The only organised entertainment was an amateur concert party from a charitable organisation which sang sentimental songs from the altar steps – reducing Diana to such agonies of stifled giggles that she had to bite her tongue not to burst out laughing. Far more enjoyable were the gramophone recitals given by a rich and generous poule de luxe, brought in on suspicion that her German birth would cause her to lure young officers into betraying their country. Furious at being arrested, this girl had somehow browbeaten police and warders into allowing her to bring both her jewellery and her large collection of classical records with her – these included Beethoven symphonies, works by Chopin, Wagner, Scarlatti, Grieg and Massenet. She would also send out for any piece of music not in her collection, if someone asked for it.
But nothing could make up for loss of liberty with no foreseeable end. As Nellie Driver later wrote:
Nobody who has not lived in that endless-seeming imprisonment could realise the hopelessness, the cruelty and the mental agony of it all. To have committed no crime, to be branded a traitor . . . Years of imprisonment because ‘in certain circumstances’ you might commit an un-named, unspecified act against your own country? How many citizens could be imprisoned on the supposition that ‘in certain circumstances’ they might commit a theft or murder?

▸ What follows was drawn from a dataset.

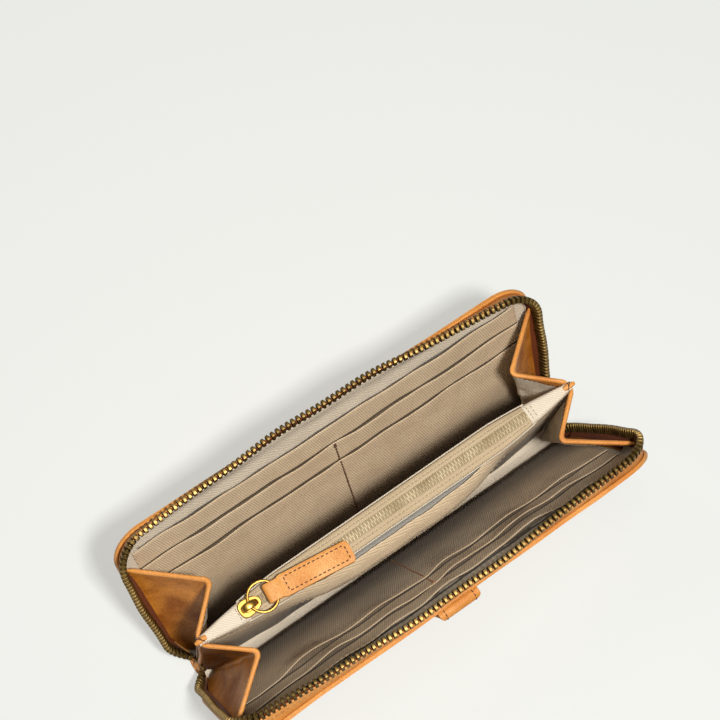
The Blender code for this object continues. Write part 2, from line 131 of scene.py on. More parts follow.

In the world outside, opinion was divided. Letters flowed into the Home Office. ‘At last somebody has had the good sense to arrest Mrs Mosley,’ ran a typical one. ‘Ordinary people are getting a bit fed up with this protecting of monied people. Why should British food be used to feed traitors like Mosley, Mitford and Redesdale?’
In the House of Commons, the ethics of detention without trial were questioned constantly, and the uneasiness it provoked was reflected in the columns of national newspapers. ‘Sir Oswald Mosley and his fellow fascists should be tried,’ declaimed the liberal News Chronicle. ‘If they are found guilty the British public will be able to stomach whatever penalty the State may inflict. If they are innocent they should be set free.’ But this was not to be – not then, or for a very long time.